This time PETAs guilty of missing the point

Apologies are admirable. Only somewhat, though, when they miss the point entirely. The thought is born of the recent mea culpa (May 13 j.) offered by Ingrid Newkirk, president of People for the Ethical Treatment of Animals, for her organization’s offensive “Holocaust on Your Plate” campaign.

You may recall that PETA two years back compared the meat processing industry to Adolf Hitler’s Final Solution for the “Jewish problem.” The traveling exhibit outraged innumerable observers with its placement of World War II death camp photographs next to scenes in animal slaughter facilities.

Naked, emaciated men were juxtaposed with a gaggle of chickens; pigs behind bars, with starving children behind barbed wire; mounds of human corpses with mounds of cow carcasses.

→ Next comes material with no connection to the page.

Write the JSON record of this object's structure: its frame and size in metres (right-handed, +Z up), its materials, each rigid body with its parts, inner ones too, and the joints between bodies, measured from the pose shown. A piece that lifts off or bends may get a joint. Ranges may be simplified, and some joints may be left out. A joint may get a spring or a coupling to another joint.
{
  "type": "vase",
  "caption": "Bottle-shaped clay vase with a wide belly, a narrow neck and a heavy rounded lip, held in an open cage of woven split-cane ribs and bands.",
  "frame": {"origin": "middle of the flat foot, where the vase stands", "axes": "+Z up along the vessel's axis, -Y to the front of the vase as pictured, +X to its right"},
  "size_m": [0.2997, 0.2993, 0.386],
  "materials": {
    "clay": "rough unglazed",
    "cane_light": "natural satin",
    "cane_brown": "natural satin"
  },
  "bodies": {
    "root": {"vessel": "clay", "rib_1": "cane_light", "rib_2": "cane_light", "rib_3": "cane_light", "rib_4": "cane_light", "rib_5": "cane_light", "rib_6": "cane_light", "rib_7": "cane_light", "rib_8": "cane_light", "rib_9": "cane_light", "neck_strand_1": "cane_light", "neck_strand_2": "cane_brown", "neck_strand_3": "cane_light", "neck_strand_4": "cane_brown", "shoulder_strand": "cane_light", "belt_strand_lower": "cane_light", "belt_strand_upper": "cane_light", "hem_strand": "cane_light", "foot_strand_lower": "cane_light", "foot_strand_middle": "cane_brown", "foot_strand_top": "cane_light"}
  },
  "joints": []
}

In one panel, above the legend “Baby Butchers,” mothers and children in striped prison garb were shown staring through the barbed wire of a concentration camp; alongside them, a similar shot of caged piglets.

As might be expected, Holocaust survivors were particularly flabbergasted by the astounding tastelessness of the animal rights group’s exhibit. But it didn’t take any personal concentration camp experience to be stunned by PETA’s vulgarity.

One of countless expressions of disgust came from The Boston Globe, which editorialized that “PETA … has placed itself beyond the pale of worthy charitable organizations with this spiteful exhibit.”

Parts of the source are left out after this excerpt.